Modification of lifestyle is also recommended in the management of individuals with hypertension so that normal blood pressure can be maintained, thereby reducing morbidity from stroke, myocardial infarction (MI), congestive heart failure and renal failure.24,35,38 Unfortunately, more than two thirds of the selected sample were overweight. The present study revealed a high association between hypertension and obesity. The same finding was reported worldwide.13,18,39–42 In general, weight gain in adults is a potent risk factor for the later development of many complications. The obese hypertensive patient is at a high risk for congestive heart failure and sudden death.43,44 Furthermore, several studies have shown that weight reduction in the obese hypertensive patient often reduces arterial blood pressure and produces cardiovascular changes.24,41,45–47

The prevalence of smoking among hypertensive patients observed in this study is less than what was reported in the eastern region of Saudi Arabia48 and in Qatar.13

The highest co-morbid conditions were diabetes mellitus followed by dyslipidemia and bronchial asthma. Around 40% of hypertensive patients in this study were diabetics, a prevalence equal to that in another local study27 and a similar study from Sudan,49 but less than that observed in Qatar13 (68.9%) and more than that reported by another national study (22.2%).48 It was found that aggressive reduction of blood pressure of diabetic patients will lead to reduced rates and progression of renal and cardiovascular diseases.50,51 The target blood pressure for hypertensive diabetic patients is <130/80, especially if the patient has microalbuminuria or macroalbuminuria.24,42,51

The level of blood pressure and presence of other risk factors and co-morbidities have long been recognized as a determinant of the risks for several common cardiovascular diseases, including coronary heart disease, cerebrovascular disease, heart failure and renal failure.3,52 For instance, the presence of smoking, high cholesterol, diabetes and hypertension combined increase the risk of vascular events by 20 times.53,54

The objective of hypertension care is to reduce its mortality and complications and to improve the quality of life for patients suffering from this chronic health problem. To achieve these aims, it is mandatory to have adequate diagnostic, therapeutic and educational resources in addition to competent physicians who can manage hypertension by using a continuing, comprehensive and coordinated approach.55

Management of hypertension in PHC centers is highly affected by lack of resources and facilities. Many essential resources for the care of patients with hypertension are not available at PHC settings.56 Urgent provision of these resources is essential to introduce good health care for hypertensive patients.

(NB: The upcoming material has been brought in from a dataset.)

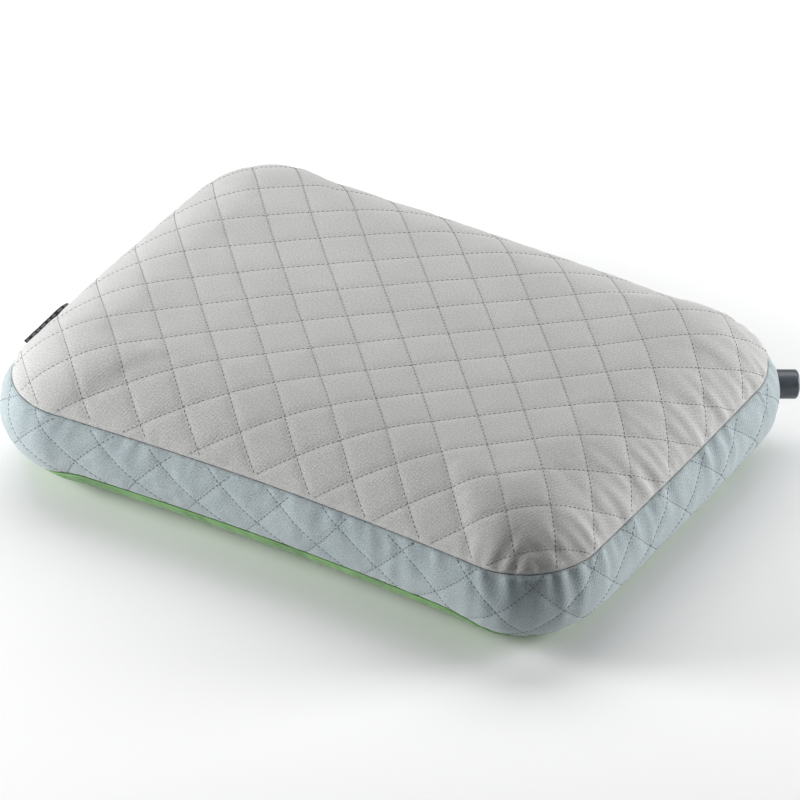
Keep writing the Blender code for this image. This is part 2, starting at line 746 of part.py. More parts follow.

To improve the quality of care for hypertensive patients and to ensure better control, we recommend improvements in PHC physician knowledge about chronic disease management, updating the national guidelines for management of hypertension and keeping them accessible to doctors in PHC clinics, improving the quality of the filing system, improvement of screening programs and the provision of essential resources for hypertension care. Further research to determine the underling reasons for inappropriate blood pressure control and the cost of blood pressure control are also recommended.